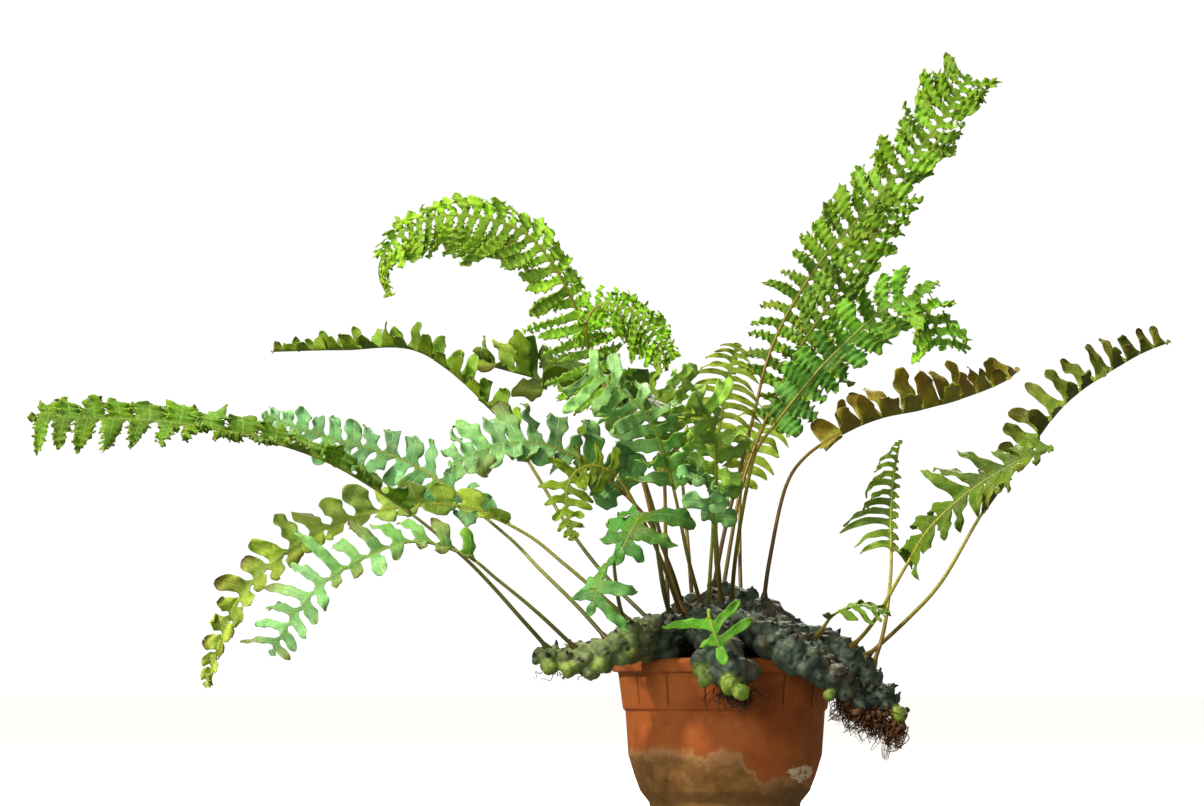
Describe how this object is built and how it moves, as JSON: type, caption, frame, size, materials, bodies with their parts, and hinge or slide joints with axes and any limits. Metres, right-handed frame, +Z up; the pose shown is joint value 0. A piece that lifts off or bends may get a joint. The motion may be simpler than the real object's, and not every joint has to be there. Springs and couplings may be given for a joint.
{
  "type": "potted ant fern",
  "caption": "Ant fern with a lumpy creeping rhizome heaped over a round ceramic pot, and long arching lobed fronds on thin stipes.",
  "frame": {"origin": "middle of the pot's flat underside, on the surface that it stands on", "axes": "+Z up along the pot's axis, +X to the plant's right in front view, where the fronds reach furthest to either side, -Y towards the front"},
  "size_m": [1.0071, 0.4101, 0.6637],
  "materials": {
    "pot_clay": "matte",
    "soil": "matte",
    "rhizome_skin": "satin",
    "roots": "matte",
    "stipe": "satin",
    "blade_bright_green": "satin",
    "blade_blue_green": "satin",
    "blade_dark_green": "satin",
    "blade_olive_brown": "satin"
  },
  "bodies": {
    "root": {"pot": "pot_clay", "soil": "soil", "rhizome": "rhizome_skin", "roots_right": "roots", "roots_front": "roots", "far_left_stipe": "stipe", "far_left_blade": "blade_bright_green", "left_blue_stipe": "stipe", "left_blue_blade": "blade_blue_green", "low_left_inner_stipe": "stipe", "low_left_inner_blade": "blade_blue_green", "low_left_outer_stipe": "stipe", "low_left_outer_blade": "blade_bright_green", "upper_left_stipe": "stipe", "upper_left_blade": "blade_dark_green", "mid_left_stipe": "stipe", "mid_left_blade": "blade_blue_green", "back_left_olive_stipe": "stipe", "back_left_olive_blade": "blade_dark_green", "curled_top_stipe": "stipe", "curled_top_blade": "blade_bright_green", "backlit_stipe": "stipe", "backlit_blade": "blade_bright_green", "upright_centre_stipe": "stipe", "upright_centre_blade": "blade_bright_green", "tallest_stipe": "stipe", "tallest_blade": "blade_bright_green", "tall_back_stipe": "stipe", "tall_back_blade": "blade_bright_green", "bright_curl_stipe": "stipe", "bright_curl_blade": "blade_bright_green", "olive_right_stipe": "stipe", "olive_right_blade": "blade_olive_brown", "far_right_stipe": "stipe", "far_right_blade": "blade_olive_brown", "right_low_stipe": "stipe", "right_low_blade": "blade_bright_green", "right_upright_stipe": "stipe", "right_upright_blade": "blade_bright_green", "small_right_stipe": "stipe", "small_right_blade": "blade_bright_green", "young_front_stipe": "stipe", "young_front_blade": "blade_bright_green", "broad_front_stipe": "stipe", "broad_front_blade": "blade_dark_green", "broad_left_stipe": "stipe", "broad_left_blade": "blade_blue_green", "hanging_tip_stipe": "stipe", "hanging_tip_blade": "blade_bright_green", "centre_left_stipe": "stipe", "centre_left_blade": "blade_blue_green", "centre_front_stipe": "stipe", "centre_front_blade": "blade_dark_green", "centre_back_left_stipe": "stipe", "centre_back_left_blade": "blade_dark_green", "centre_back_right_stipe": "stipe", "centre_back_right_blade": "blade_dark_green", "centre_low_stipe": "stipe", "centre_low_blade": "blade_blue_green"}
  },
  "joints": []
}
------------------------------------------------------------
*Directive:*
Find the lines of the material that hold the word "materials" and report their count alone.

*Full response:*
2